9.2 The Provider also retains the right to amend these GTCB

  • if obliged to do so due to a change in the legal situatio
  • in order to comply with a court judgment against him or the decision of a public authority
  • if he introduces additional, completely new services, utilities or service elements which must be described in the GTCB, unless this results in a detrimental change to the contractual relationship in force up to this time
  • if the change is purely advantageous for the Client; or
  • if the change is for purely technical or procedural reasons, unless it has considerable consequences for the Client.

9.3 The Client’s termination right in accordance with clause 7 remains unaffected.

10) Applicable law, jurisdiction

10.1 For all legal relations of the parties, the law of the Federal Republic of Germany applies.

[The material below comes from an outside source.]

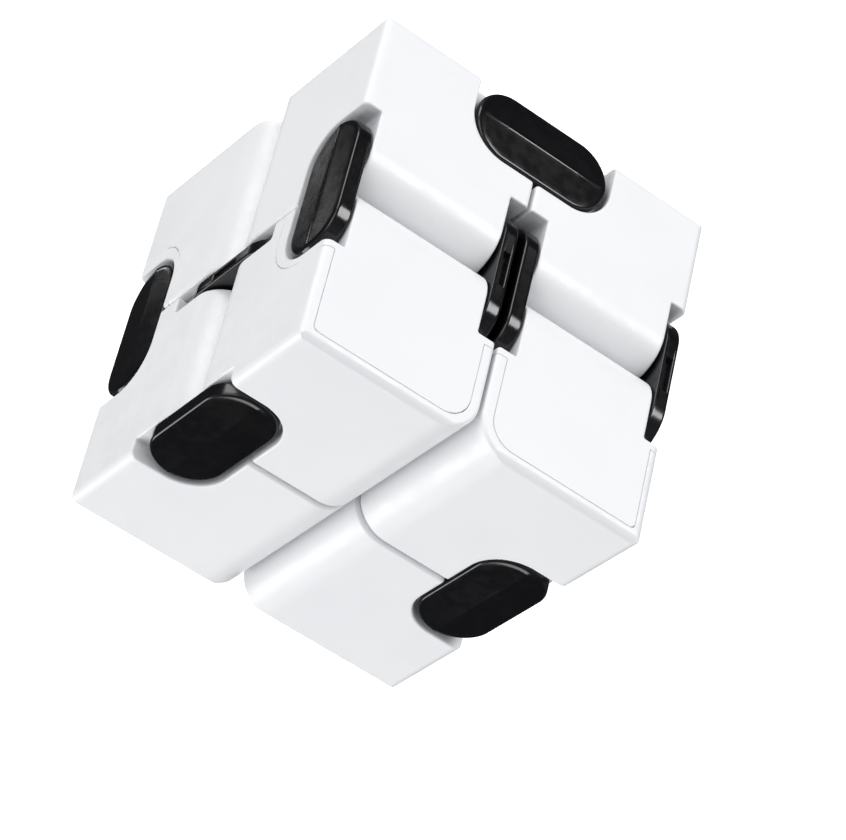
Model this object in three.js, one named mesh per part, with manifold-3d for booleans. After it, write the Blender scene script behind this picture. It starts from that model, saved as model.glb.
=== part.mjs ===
// Folding infinity cube: eight hollow cubies joined in a closed loop by eight double-pivot link hinges,
// shown closed. Units are millimetres. +Z is up, -Y is the front and +X is the right, and the origin is
// at the centre of the base.
//
// Each cubie is built in octant coordinates, in which it reaches from near the middle of the cube
// (LOW) to its outside (HIGH) along x, y and z, and is then mirrored to its own octant. Every hinge runs
// along one axis. Seen along that axis, u is the next axis in the cycle x, y, z and runs away from the
// plane where the two hinged cubies meet, and v is the one after and runs out to the face of the cube.

import * as THREE from "three";
import { mergeVertices } from "three/addons/utils/BufferGeometryUtils.js";
import Module from "manifold-3d";

const wasm = await Module();
wasm.setup();

// ---- Driving dimensions --------------------------------------------------------------------------

const CLOSED_SIZE = 40; // outside of the closed cube
const CUBIE_GAP = 0.4; // space between neighbouring cubies
const ROLL_RADIUS = 3.9; // hinge-side edge of a cubie, round about its pivot
const OUTER_ROUND = 1.0; // edges between two outside faces
const INNER_ROUND = 0.5; // edges that meet a parting plane
const WALL = 1.6; // cubie wall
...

10.2 If the Client is acting as a merchant, legal person of public law or a special fund under public law with its seat within the jurisdiction of the Federal Republic of Germany, then the exclusive place of jurisdiction for all disputes arising out of this contract is the business seat of the Provider. If the Client has its seat outside the jurisdiction of the Federal Republic of Germany, then the business seat of the Provider is the sole place of jurisdiction for all disputes arising out of this contract. However, in the above-mentioned cases the Provider is entitled in any event to consult the court at the seat of the Client.